5 questions about Croatia’s World Cup final chances, (sort of) answered
Can Croatia actually beat France?


For a game played by thousands of billions of people, and for a competition that has been running for the best part of 100 years, the very top of the men’s international game is an exclusive club. A total of 79 teams have taken part in the men’s World Cup, over 21 tournaments. But only 13 have ever made it to the final, and only nine have ever won.
On Sunday the former number increases by one, though it will be shock if the latter does as well. Croatia go into their first World Cup final as heavy underdogs, and if they merely end up joining Czechoslovakia, Hungary, Sweden, and the Netherlands in the group of silver medalists, they’ll still have had a tournament well beyond everybody’s expectations.
… but could they win it?
In character, Croatia’s path to the final has been the diametric opposite to that taken by France. The French have been, for the most part, both controlling and self-controlled, perfectly happy to devote their vast reserves of talent to the business of being precisely one notch better than their opponents. When they didn’t blow Australia apart in the opening game, it looked like a potential problem; six games in, it seems to be a feature. Good enough is always good enough.
On the other hand, Croatia have been doing just enough. Oddly, their two best performances have come against the two former champions: they picked apart a dysfunctional Argentina in the group, and then, after a rocky start, threw a sleeper hold around a willing-but-limited England. But they couldn’t beat either Denmark or Russia in 120 minutes, and while penalty shoot-outs aren’t exactly a lottery, they’re rarely testament to anything convincing.
… but could they win it?
Which isn’t to say that they aren’t very good. They are. At times and in places, they’re brilliant. Although Paul Pogba and N’golo Kanté might dissent, the Croats have perhaps the strongest midfield in the competition. Most other nations would dearly love to be able to call on one of Luka Modrić or Ivan Rakitić, and Croatia get to pick them both.
The supporting cast isn’t bad either: Marcelo Brozović has complemented his midfield betters nicely, and Šime Vrsajlko has been a revelation at right-back. Up front, there’s the quietly extraordinary Mario Mandzukić, a man built from nothing but sinew and bloody-mindedness, who prowls around defences like the terrifying lovechild of Pete Postlethwaite and the Demogorgon. No wonder John Stones decided to hide under the blanket.
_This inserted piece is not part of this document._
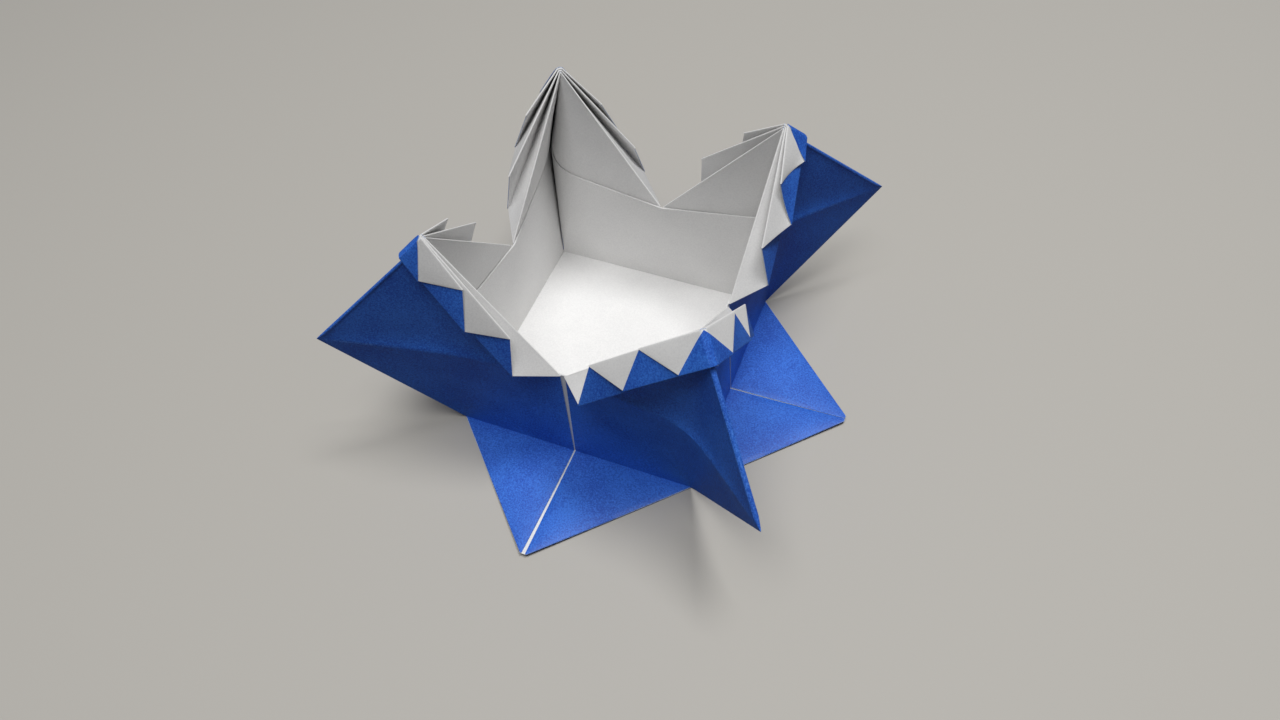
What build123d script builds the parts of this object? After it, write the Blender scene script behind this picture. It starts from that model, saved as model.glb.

What’s interesting about all this is that it makes Croatia atypical underdogs. If France were playing Russia, for example, then they could reasonably expect to be confronted with five or six men strung along the edge of the penalty area. Come and break us down, if you think you’re good enough. But even if Dejan Lovren really is the defender he thinks he is, Croatia’s strengths are such that they need the ball. They have to come out and play.
… but could they win it?
What makes this run to the final even more intriguing is the mess that has been unfolding in Croatian football more broadly. On the pitch, Croatia’s national team are pretty good; off it, they are the contested centre of a series of entangled arguments about corruption, nationalism, and identity.
While far too lengthy and complicated to summarise here — that Twitter thread is a good place to start — let it suffice to say that Croatian football, in the broadest sense, is not the calm, peaceful, all-pulling-together environment that the sight of beaming fans in checkered shirts might suggest. Of course, sometimes such febrility can be channeled into on-field performances; perhaps that’s what happening here.
You’re avoiding the question
Yes. Yes. Er … I don’t know?
They probably shouldn’t win it. The weight of sporting evidence all leans towards France, and so does everything else. They are bigger, they are better, they are the Proper World Cup Winning Team. And Croatia, having played three periods of extra-time, have one more game in their legs than France. Looking at the state of them at the end of the England game, it’ll be a surprise if they make it through the anthems.
Yet on the other hand, there’s always something alluring about teams that have had to scrap their way to the big games. They seem to have a grasp on the moment, in some vaguely mystical sense: they are driven, and in that driving, they are taking the tournament with them.
This doesn’t always translate to victory, of course. Common sense tends to win out, at the last. But if they do pull it off, they’ll be precisely the World Cup champions that this chaotic, imbalanced, weird tournament (and hey, world) deserves.